La cuestión de fondo no es la seguridad ciudadana, sino cómo alcanzarla. Hay una forma ajustada a la normativa internacional y reconocida ampliamente, excepto por las dictaduras. Hay otra que satisface egos autoritarios y sanguinarios, que se erigen sobre despojos humanos. En sus trece, el régimen de Bukele alegó las bondades de esta opción ante el Comité contra la Tortura de Naciones Unidas, pero no convenció. El Comité no solo rechazó sus alegatos, sino que censuró su conducta. Poco antes, uno de los directores de la represión había argüido que los soldados cargan una cartilla con los procedimientos establecidos por la Cruz Roja. Pero los de la naval que acosaron, torturaron y capturaron a los jóvenes de una comunidad del Bajo Lempa, o los soldados que dijeron a un padre angustiado de Izalco que agradeciera que su hijo recién capturado estaba con vida, porque tenían orden de matar, deben haberla olvidado en alguna parte. Esas prácticas son contrarias al derecho y la justicia, y también a la voluntad de Dios. Esos soldados y policías no son instrumentos de ningún plan salvífico, sino de una voluntad extraviada.
La cuestión no es solamente la seguridad ciudadana, sino también la vida de las mayorías, que comprende el acceso garantizado a la salud, la alimentación, la educación, el empleo y las oportunidades. Pero Bukele no habla de ello, sino solo de seguridad y en términos exclusivamente militaristas y represivos. Desconoce la prevención, la rehabilitación y la reincorporación en la sociedad. Ignora las enfermedades, el hambre y la desnutrición, la educación deficiente, el desempleo y el desamparo de la mayor parte de la población. Quizás no tiene nada que ofrecerle o lo que para ella es crucial, a él le resulta irrelevante y aburrido. La vida es tan apurada y arriesgada que es insultante jactarse del aire de “felicidad, alegría y tranquilidad” que, según Bukele, se respira en el país. Ese es un privilegio para unos cuantos poderosos y arribistas.
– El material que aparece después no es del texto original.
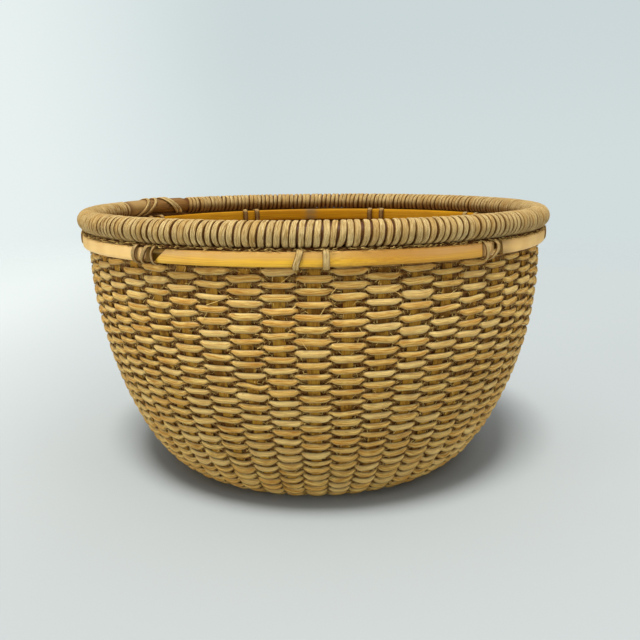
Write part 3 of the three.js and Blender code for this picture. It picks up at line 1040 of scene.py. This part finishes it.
HOOP_STEP = 0.25  # stakes between a hoop's stations
HOOP_SWAY = 0.00018
HOOP_ASKEW = 0.0006  # how far the hoops lie higher on the right
OUTER_HOOP_GAP = 0.0003
INNER_HOOP_JOINT = -2.5
INNER_HOOP_NODES = (6.1, 16.4, 26.15, 36.3, 45.8)  # places in stakes from the front
NODE_HALF_WIDTH = 0.24

# Where the outer hoop's two strips end, and a scrap in the joint between them, in degrees from the
# front.
FRONT_STRIP = (-31.4, 35.0)
SCRAP = (35.5, 38.8)
REAR_STRIP = (41.7, 325.1)

TIE_GAP = 0.00005
LOOP_CORNER = 0.0018
LOOP_CORNER_STEPS = 5
LOOP_STEP = 0.0012


def hoop_stations(start, end, middle_radius, thickness, seed, rise=0.0):
    """A bamboo hoop from one place round the basket to another."""
    height = HOOP_HIGH.z - HOOP_LOW.z + rise
    centre = (HOOP_HIGH.z + HOOP_LOW.z + rise) / 2
    count = max(2, round((end - start) / HOOP_STEP))
    stations = []
    for index in range(count + 1):
        place = start + (end - start) * index / count
        radial = way_out(place)
        sway = ripple(place * 0.35, seed, 0) * HOOP_SWAY + HOOP_ASKEW * radial.x
        swell = 1 - 0.008 * ripple(place * 0.5, seed, 5)
        stations.append(
            Station(radial * middle_radius + UP * (centre + sway), UP, radial, height * swell,
                    thickness * 0.985, middle_radius * STAKE_ANGLE * place, (seed * 0.31) % 1)
        )
    return stations


def at_degrees(*angles):
    """The places in stakes at angles from the front."""
    return [math.radians(angle) / STAKE_ANGLE for angle in angles]


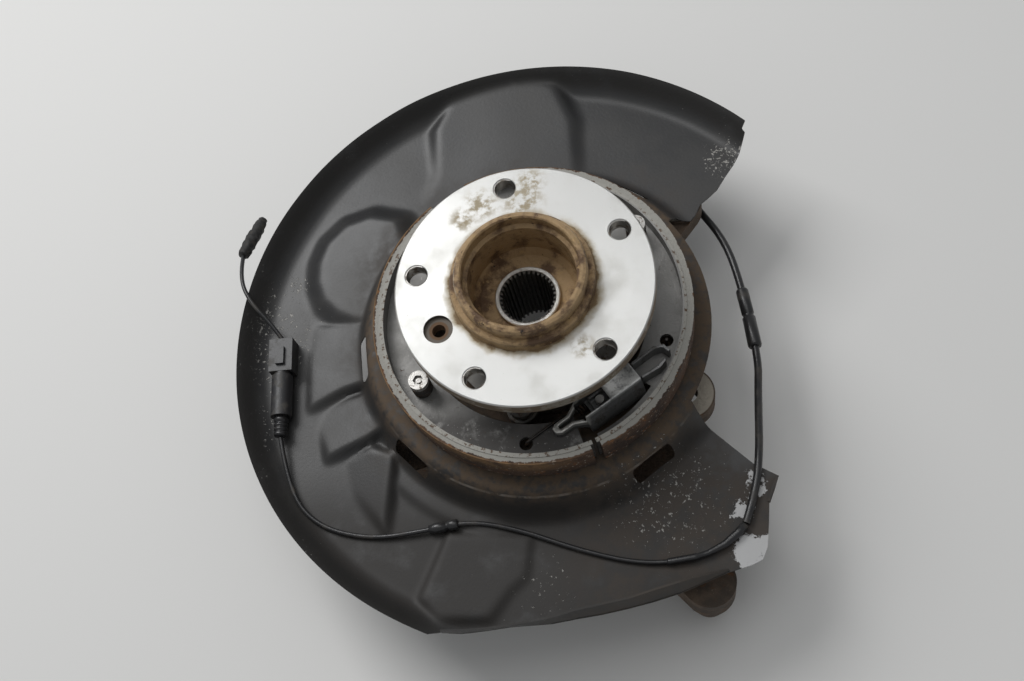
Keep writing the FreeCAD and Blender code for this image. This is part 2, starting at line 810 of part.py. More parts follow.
# Paths of straight runs joined by tangent arcs, for the pressed section and the cords
def rounded_edges(points, radii):
    """Edges through the points, each inner corner rounded to its radius."""
    edges = []
    start = points[0]
    for before, corner, following, radius in zip(points[:-2], points[1:-1], points[2:], radii):
        towards = (corner - before).normalize()
        away = (following - corner).normalize()
        half_turn = math.acos(max(-1.0, min(1.0, towards.dot(away)))) / 2
        setback = radius * math.tan(half_turn)
        entry = corner - towards * setback
        leave = corner + away * setback
        inward = (away - towards).normalize()
        crown = corner + inward * (radius / math.cos(half_turn) - radius)
        edges.append(Part.LineSegment(start, entry).toShape())
        edges.append(Part.Arc(entry, crown, leave).toShape())
        start = leave
    edges.append(Part.LineSegment(start, points[-1]).toShape())
    return edges


def bevelled_edges(points, radii, chords=2):
    """Edges through the points, each inner corner bent in chords round its radius."""
    corners = [points[0]]
    for edge in rounded_edges(points, radii):
        if isinstance(edge.Curve, Part.Circle):
            corners += edge.discretize(chords + 1)
    corners.append(points[-1])
    return [Part.LineSegment(*pair).toShape() for pair in zip(corners[:-1], corners[1:])]


def shifted_line(points, distance):
    """A bent line in the XZ plane moved down and outwards, with mitred corners."""
    normals = []
    for before, after in zip(points[:-1], points[1:]):
        along = (after - before).normalize()
        normals.append(Vector(along.z, 0, -along.x))
    moved = [points[0] + normals[0] * distance]
    for corner, first, second in zip(points[1:-1], normals[:-1], normals[1:]):
        mitre = (first + second).normalize()
        moved.append(corner + mitre * (distance / mitre.dot(first)))
    return moved + [points[-1] + normals[-1] * distance]


def solid_under(points, radii, base):
    """Solid of revolution about the hub axis that fills the space under a bent line."""
    first, last = points[0], points[-1]
    edges = bevelled_edges(points, radii)
    edges.append(Part.LineSegment(last, Vector(last.x, 0, base)).toShape())
    edges.append(Part.LineSegment(Vector(last.x, 0, base), Vector(first.x, 0, base)).toShape())
    edges.append(Part.LineSegment(Vector(first.x, 0, base), first).toShape())
    return Part.Face(Part.Wire(edges)).revolve(Vector(), Vector(0, 0, 1), 360)


def prism(outline, low, high):
    """Upright prism on (x, y) corners."""
    corners = [Vector(x, y, low) for x, y in outline]
    return Part.Face(Part.makePolygon(corners + corners[:1])).extrude(Vector(0, 0, high - low))


def pad(outline, low, high, flank):
    """Raised pad with sloping flanks, on (x, y) corners of its foot."""
    middle = sum((Vector(x, y, 0) for x, y in outline), Vector()) * (1 / len(outline))
    foot = [Vector(x, y, low) for x, y in outline]
    crown = []
    for point in foot:
        inward = (middle - Vector(point.x, point.y, 0)).normalize()
        crown.append(Vector(point.x, point.y, high) + inward * flank)
    return Part.makeLoft([Part.makePolygon(foot + foot[:1]), Part.makePolygon(crown + crown[:1])],
                         True, True)


# Foot outlines of the shield's embossed panels, as (x, y) corners
BULGE = [(-92, 76), (-110, 92), (-134, 97), (-152, 78), (-151, 44), (-138, 18), (-110, 11), (-94, 24)]
UPPER_PANEL = [(-106, 0), (-141, 2), (-142, -36), (-104, -33)]
LOWER_PANEL = [(-102, -39), (-138, -42), (-125, -72), (-90, -68)]
FOOT_PANEL = [(-84, -76), (-120, -84), (-113, -106), (-92, -109), (-68, -94)]
LOW_STEP = [(-24, -121), (-52, -124), (-63, -154), (-48, -164), (-24, -166)]
TOP_STEP = [(22, 116), (19, 158), (-20, 166), (-64, 152), (-66, 108), (-30, 118)]
# Outline of the cut-away side of the shield, as (x, y) corners
CUT_AWAY = [(-90, -300), (-72, -174.8), (-33.5, -172.5), (10, -165), (53, -157), (96, -148),
            (112, -143), (120, -138), (123.3, -131), (125.5, -110), (129.2, -91.5), (89.2, -55.8),
            (50, -30), (50, 40), (83.2, 73), (92.6, 72.6), (95.8, 76.8), (108.6, 89.3),
            (125.6, 117.3), (128.7, 126.4), (180, 180), (300, 180), (300, -300)]
# Shield bolts and windows, as angles about the hub axis
SHIELD_BOLT_ANGLES = (-120.0, 0.0, 85.0)
WINDOW_ANGLES = (-173.5, -134.5, -53.0, 58.0)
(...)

La verdadera gloria de Dios no es “la victoria” de Bukele sobre las pandillas, sino que, como dijo Mons. Romero, que “el pobre viva”, y eso es, precisamente, lo que aquel descuida. Los pobres malviven con mucha dificultad. Los que pueden huyen. Otros se rebuscan la vida en las pandillas y en otras actividades delictivas. La violencia primera del orden neoliberal es respondida con otra violencia, cuyas raíces se hunden en la negación de una vida digna y humana. El régimen de excepción es tan violento y criminal como aquellos a los que persigue implacablemente como “terroristas”, no para establecer el derecho y la justicia, sino para conservar el ordenamiento neoliberal, origen de la primera violencia.
Invocar el nombre de Dios para justificar la violencia es blasfemo. El Dios de Jesús no es justiciero, resentido y vengativo. No es un acreedor implacable, que se niega a salvar si antes no se salda la deuda contraída con él. Ese Dios sería sádico y encontraría un placer especial en el sufrimiento y el derramamiento de sangre. El Dios crucificado perdona gratuitamente y pide a sus seguidores hacer otro tanto.
* Rodolfo Cardenal, director del Centro Monseñor Romero.